» **Written instruction**
Begin at the line containing "outer_glaze = outer_glaze" and stop at the line containing "cad_parts[node].hide_render = cad_parts[node].hide_viewport"; copy those lines exactly, ends included, and nothing else.
— begin —
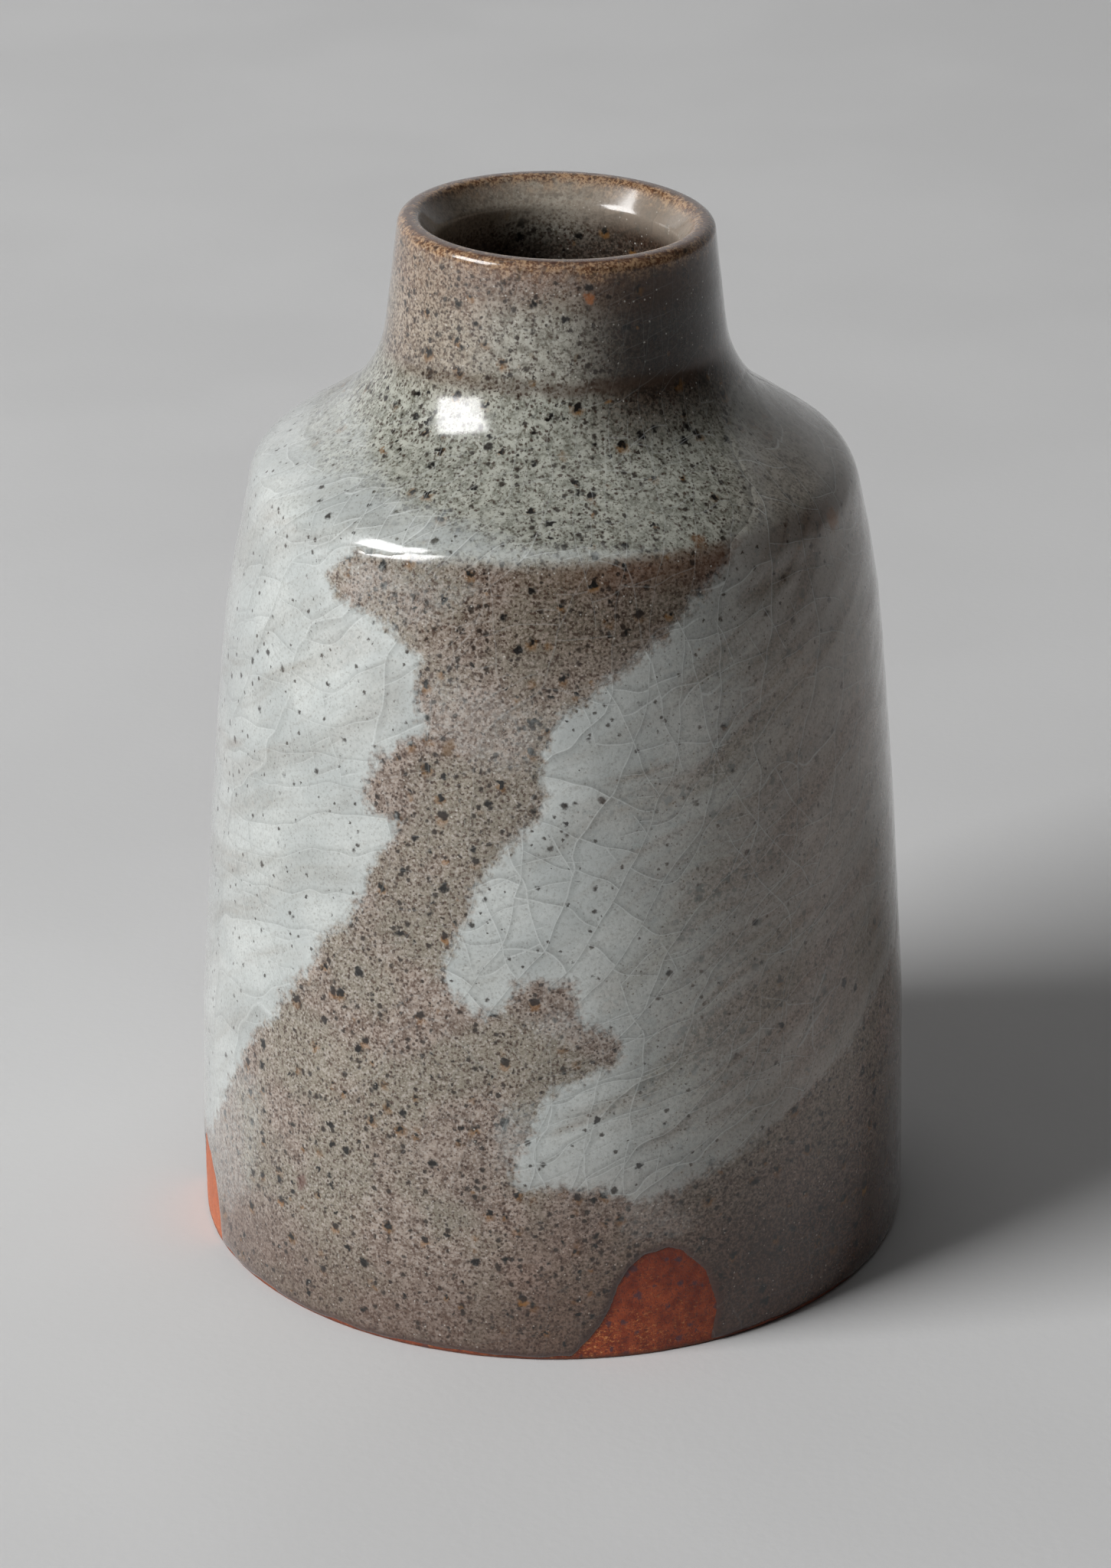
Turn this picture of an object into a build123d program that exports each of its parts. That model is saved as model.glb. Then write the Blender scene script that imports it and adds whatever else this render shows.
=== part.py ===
from build123d import *

import os
from math import cos, hypot, radians, sin

# A hand-thrown stoneware bud vase. The foot rests on z = 0 and the axis is +Z.
# Millimetres. A place on the wall is (azimuth in degrees, height): azimuth 0 is the front, which
# faces -Y, and 90 is +X.

# Driving dimensions
BASE_RADIUS = 36.0
HEIGHT = 104.7
THROAT_RADIUS = 11.5
WALL = 4.6            # clay and both glazes, where the belly is straight
FLOOR = 6.5           # table to the inside of the floor
GLAZE = 0.5           # thickness of a glaze coat
SLIP = 0.2            # thickness of the white slip under the outer glaze
GLAZE_LINE = 1.0      # the outer glaze stops this far above the table
FOOT_BEVEL = 0.6
FOOT_RING_WIDTH = 6.0
FOOT_RECESS = 1.5     # how far the underside is turned away inside the ring
RECESS_SLOPE = 1.0
LIP_WIDTH = 3.6
LIP_CREST = 1.8       # width of the lip's top before it falls into the mouth
LIP_SEAM = 1.25       # where on the lip the two glazes meet, in from its outer corner
PAST_WALL = 5.0       # how far cutting shapes reach beyond the wall
HAIR = 0.01           # small enough to tell the foot's edge from the next one

# The glazed surface as (radius, height, rounding), from the foot up the outside to the lip
LIP_OUTSIDE = THROAT_RADIUS + LIP_WIDTH
OUTSIDE = [
    (BASE_RADIUS, 23.6, 443),
    (31.8, 69.8, 105),
    (29.15, 80.5, 6),
    (17.0, 88.65, 12),
    (LIP_OUTSIDE, HEIGHT, 1.0),
]
SEAM_RADIUS = LIP_OUTSIDE - LIP_SEAM
# and from there down the throat to the floor
INSIDE = [
    (LIP_OUTSIDE - LIP_CREST, HEIGHT, 0.9),
    (THROAT_RADIUS, 102.1, 1.3),
    (THROAT_RADIUS + 0.5, 90.0, 5),
    (24.9, 79.5, 7),
    (BASE_RADIUS - WALL, 30.0, 60),
    (BASE_RADIUS - WALL, FLOOR, 8),
]

# Where the potter's fingertips held the foot, so that no glaze took: azimuth and radius of the round
# top, its height, and the azimuths where the two sides reach the foot
FINGERTIPS = {
    "front": (17.8, 5.0, 11.6, 2.5, 26.0),
    "left": (-78.5, 6.0, 9.4, -92.0, -66.8),
    "back": (150.0, 5.3, 10.5, 136.0, 160.0),
}

# The edges of the two white slip sweeps, which were brushed on upwards to the right
LEFT_SWEEP_EDGE = [
    (-60, 84.4), (-42, 84.0), (-28, 83.1), (-16, 82.0), (-26, 80.0), (-36, 79.4), (-41, 78.0),
    (-44.5, 76.0), (-36, 74.4), (-28, 72.9), (-23, 70.3), (-22.5, 66.5), (-21.5, 64.4),
    (-25.5, 62.2), (-30, 60.2), (-32, 57), (-30, 55.3), (-25.5, 54), (-29.5, 50), (-32.5, 46),
    (-37, 42), (-40.5, 39), (-46, 35), (-50.5, 30), (-57.5, 25.5), (-62, 21), (-67, 17),
    (-72, 12), (-80, 9.5), (-95, 10.5), (-112, 12), (-127, 13.8), (-121, 16.4), (-140, 19.4),
    (-134, 23), (-149, 25), (-142, 30), (-158, 32.6), (-149, 38.5), (-163, 41), (-156, 47),
    (-167, 50.5), (-161, 56), (-168, 60), (-159, 65), (-165, 69), (-154, 72), (-147, 76),
    (-136, 79), (-122, 83), (-100, 85),
]
LEFT_SWEEP_FACING = -91
RIGHT_SWEEP_EDGE = [
    (34.5, 80.7), (28, 77.3), (19.5, 73.2), (12, 70.6), (4.5, 67.2), (0, 66), (-2, 62),
    (-1.5, 58), (-6, 54.5), (-12, 50), (-13, 47), (-16.5, 43), (-17.5, 40), (-14, 37),
    (-8.5, 37), (-5.5, 40), (2, 40), (4.5, 35.2), (9, 34.8), (10.5, 32.5), (5, 30.4),
    (-2, 28), (-4, 25), (-6, 20), (0, 18.7), (10, 17.8), (16, 17), (25, 18.8), (35, 21.3),
    (50, 25), (62, 28.5), (77, 31), (92, 36), (107, 39.6), (104, 42.8), (119, 47.6), (113, 49.6),
    (127, 55.4), (120, 57.4), (131, 62.8), (124, 65), (133, 70), (125, 72), (127, 76), (117, 79),
    (106, 86), (90, 89), (70, 89), (60, 88), (51, 85.5), (47, 83), (42, 81.5),
]
RIGHT_SWEEP_FACING = 57


def step_in(start, corner, end, depth):
    """The corner's radius and height after both its lines have moved depth into the wall."""
    before = (corner[0] - start[0], corner[1] - start[1])
    after = (end[0] - corner[0], end[1] - corner[1])
    before_length = hypot(*before)
    after_length = hypot(*after)
    ax, ay = -before[1] / before_length, before[0] / before_length
    bx, by = -after[1] / after_length, after[0] / after_length
    scale = depth / (1 + ax * bx + ay * by)
    return corner[0] + (ax + bx) * scale, corner[1] + (ay + by) * scale


def surface_line(corners, start, end, depth):
    """The surface's edges from start to end, moved depth into the wall, with every corner rounded."""
    places = [start] + [corner[:2] for corner in corners] + [end]
    points = []
    radii = []
    for before, corner, after in zip(places, corners, places[2:]):
        first = (corner[0] - before[0], corner[1] - before[1])
        second = (after[0] - corner[0], after[1] - corner[1])
        convex = first[0] * second[1] - first[1] * second[0] > 0
        points.append(step_in(before, corner, after, depth))
        radii.append(corner[2] - depth if convex else corner[2] + depth)
    first_point = end_point(places[1], start, depth, -1)
    last_point = end_point(places[-2], end, depth, 1)
    return FilletPolyline(first_point, *points, last_point, radius=radii)


def end_point(neighbour, point, depth, way):
    """An end of the surface line, moved depth into the wall. way is -1 for the start, 1 for the end."""
    along = ((point[0] - neighbour[0]) * way, (point[1] - neighbour[1]) * way)
    length = hypot(*along)
    return point[0] - along[1] / length * depth, point[1] + along[0] / length * depth


def turned(edges):
    """The solid that a closed outline of (radius, height) edges makes, turned about the axis."""
    return revolve(Plane.XZ * make_face(edges), Axis.Z)


def coat(corners, start, end, top_depth, bottom_depth):
    """A coat on the wall between two depths, as a turned solid."""
    top = surface_line(corners, start, end, top_depth)
    bottom = surface_line(corners, start, end, bottom_depth)
    ends = Curve() + [Line(top @ 0, bottom @ 0), Line(top @ 1, bottom @ 1)]
    return turned(ends + top + bottom)


def wall_radius(height):
    """The glazed surface's radius at a height, along the straight lines between the corners."""
    places = [(BASE_RADIUS, 0.0)] + [corner[:2] for corner in OUTSIDE]
    for (low_radius, low), (high_radius, high) in zip(places, places[1:]):
        if height <= high:
            return low_radius + (high_radius - low_radius) * (height - low) / (high - low)
    return LIP_OUTSIDE


def wall_prism(edge, facing):
    """A prism from the axis outwards, whose sides cross the wall along an edge of (azimuth, height)."""
    turn = radians(facing)
    outwards = (sin(turn), -cos(turn), 0)
    rightwards = (cos(turn), sin(turn), 0)
    plane = Plane(origin=(0, 0, 0), x_dir=rightwards, z_dir=outwards)
    points = [(wall_radius(z) * sin(radians(azimuth - facing)), z) for azimuth, z in edge]
    face = make_face(Polyline(*points, close=True))
    return extrude(plane * face, BASE_RADIUS + PAST_WALL)


def fingertip_prism(top_azimuth, radius, height, left_azimuth, right_azimuth):
    """The print of a fingertip: a round top, and a straight side down to each end of its foot."""
    turn = radians(top_azimuth)
    plane = Plane(origin=(0, 0, 0), x_dir=(cos(turn), sin(turn), 0), z_dir=(sin(turn), -cos(turn), 0))
    left, right = (BASE_RADIUS * sin(radians(end - top_azimuth)) for end in (left_azimuth, right_azimuth))
    top = Pos(0, height - radius) * Circle(radius)
    foot = Line((left, -GLAZE_LINE), (right, -GLAZE_LINE))
    return extrude(plane * make_hull([top.edge(), foot.edge()]), BASE_RADIUS + PAST_WALL)


def only_solid(shape):
    """The one solid of a shape."""
    solids = shape.solids()
    assert len(solids) == 1, f"expected one solid, got {len(solids)}"
    return solids[0]


def make_clay_body():
    """The thrown body: wall, shoulder, neck, lip, floor and a turned foot ring."""
    skin = surface_line(OUTSIDE + INSIDE, (BASE_RADIUS, 0), (0, FLOOR), GLAZE)
    foot_radius = (skin @ 0).X
    ring_inside = foot_radius - FOOT_RING_WIDTH
    underside = Polyline(
        (0, (skin @ 1).Y),
        (0, FOOT_RECESS),
        (ring_inside - RECESS_SLOPE, FOOT_RECESS),
        (ring_inside, 0),
        (foot_radius, 0),
    )
    body = turned(Curve() + [skin, underside])
    foot_edge = body.edges().filter_by(GeomType.CIRCLE).filter_by(lambda e: e.radius > foot_radius - HAIR)
    return chamfer(foot_edge.sort_by(Axis.Z)[0], FOOT_BEVEL)


def make_parts():
    seam = (SEAM_RADIUS, HEIGHT)
    foot = (BASE_RADIUS, 0)
    outer_coat = coat(OUTSIDE, foot, seam, 0, GLAZE)
    slip_coat = coat(OUTSIDE, foot, seam, GLAZE - SLIP, GLAZE)
    left_slip = slip_coat & wall_prism(LEFT_SWEEP_EDGE, LEFT_SWEEP_FACING)
    right_slip = slip_coat & wall_prism(RIGHT_SWEEP_EDGE, RIGHT_SWEEP_FACING)
    bare_foot = Cylinder(BASE_RADIUS + PAST_WALL, GLAZE_LINE, align=(Align.CENTER, Align.CENTER, Align.MIN))
    outer_glaze = outer_coat - bare_foot
    for print_shape in FINGERTIPS.values():
        outer_glaze -= fingertip_prism(*print_shape)
    outer_glaze = outer_glaze - left_slip - right_slip
    return {
        "clay_body": make_clay_body(),
        "outer_glaze": outer_glaze,
        "inner_glaze": coat(INSIDE, seam, (0, FLOOR), 0, GLAZE),
        "left_slip_sweep": left_slip,
        "right_slip_sweep": right_slip,
    }


os.makedirs("parts", exist_ok=True)
for name, shape in make_parts().items():
    export_step(only_solid(shape), f"parts/{name}.step")
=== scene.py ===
from math import cos, pi, radians, sin, tan

import bmesh
import bpy
import numpy as np
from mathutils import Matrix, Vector, noise


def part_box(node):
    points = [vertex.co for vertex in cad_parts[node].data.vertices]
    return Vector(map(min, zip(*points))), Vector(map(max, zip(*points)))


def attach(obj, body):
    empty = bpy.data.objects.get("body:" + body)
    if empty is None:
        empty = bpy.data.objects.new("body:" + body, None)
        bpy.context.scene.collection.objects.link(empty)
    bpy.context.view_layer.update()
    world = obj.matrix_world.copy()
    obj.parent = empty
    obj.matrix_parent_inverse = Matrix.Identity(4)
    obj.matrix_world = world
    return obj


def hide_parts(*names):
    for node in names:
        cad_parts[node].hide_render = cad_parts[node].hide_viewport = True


# A thrown stoneware bud vase: clay body, outer and liner glaze and two brushed slip sweeps.
# Shape work is in millimetres in the row frame and becomes metres in add_piece. A place on the wall is
# (azimuth in degrees, height): azimuth 0 faces the camera along -Y, and 90 is +X.

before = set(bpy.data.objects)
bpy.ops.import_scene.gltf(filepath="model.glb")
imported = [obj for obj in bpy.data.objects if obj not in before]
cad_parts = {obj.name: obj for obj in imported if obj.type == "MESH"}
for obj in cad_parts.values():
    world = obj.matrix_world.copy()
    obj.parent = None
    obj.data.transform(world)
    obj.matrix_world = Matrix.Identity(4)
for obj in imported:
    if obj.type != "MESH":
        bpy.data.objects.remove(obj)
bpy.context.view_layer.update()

MM = 0.001

# ---------------------------------------------------------------- sizes, some from the frame
BASE_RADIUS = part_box("outer_glaze")[1].x / MM
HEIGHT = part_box("outer_glaze")[1].z / MM
GLAZE = BASE_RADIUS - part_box("clay_body")[1].x / MM
GLAZE_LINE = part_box("outer_glaze")[0].z / MM
CAVITY_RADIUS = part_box("inner_glaze")[1].x / MM - GLAZE
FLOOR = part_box("inner_glaze")[0].z / MM + GLAZE
THROAT_RADIUS = 11.5
FOOT_BEVEL = 0.2
FOOT_RING_WIDTH = 6.0
FOOT_RECESS = 1.5
LIP_WIDTH = 3.6
LIP_RADIUS = THROAT_RADIUS + LIP_WIDTH
LIP_CREST = 1.8
CLAY_SWELL = 0.28     # how far bare clay stands proud of the glaze's underside
SLIP_STEP = 0.09      # how far the slip stands proud of the glaze beside it
COAT_OVERLAP = 1.5    # how far the outer glaze runs over the start of the liner in the throat
COAT_END_HEIGHT = 88.8
NECK_RING_HEIGHT = 92.7
WALL_SCALE = 34.0     # a middling radius, for turning azimuths into mm on the wall
BRUSH_RISE = radians(25)
CRACK_WIDTH = 0.08
CRACK_RADIUS = 30.0   # where the leaning cracks have just that width
FAR = 9.0             # a distance that counts as away from every edge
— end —
» **The response**
    outer_glaze = outer_glaze - left_slip - right_slip
    return {
        "clay_body": make_clay_body(),
        "outer_glaze": outer_glaze,
        "inner_glaze": coat(INSIDE, seam, (0, FLOOR), 0, GLAZE),
        "left_slip_sweep": left_slip,
        "right_slip_sweep": right_slip,
    }


os.makedirs("parts", exist_ok=True)
for name, shape in make_parts().items():
    export_step(only_solid(shape), f"parts/{name}.step")
=== scene.py ===
from math import cos, pi, radians, sin, tan

import bmesh
import bpy
import numpy as np
from mathutils import Matrix, Vector, noise


def part_box(node):
    points = [vertex.co for vertex in cad_parts[node].data.vertices]
    return Vector(map(min, zip(*points))), Vector(map(max, zip(*points)))


def attach(obj, body):
    empty = bpy.data.objects.get("body:" + body)
    if empty is None:
        empty = bpy.data.objects.new("body:" + body, None)
        bpy.context.scene.collection.objects.link(empty)
    bpy.context.view_layer.update()
    world = obj.matrix_world.copy()
    obj.parent = empty
    obj.matrix_parent_inverse = Matrix.Identity(4)
    obj.matrix_world = world
    return obj


def hide_parts(*names):
    for node in names:
        cad_parts[node].hide_render = cad_parts[node].hide_viewport = True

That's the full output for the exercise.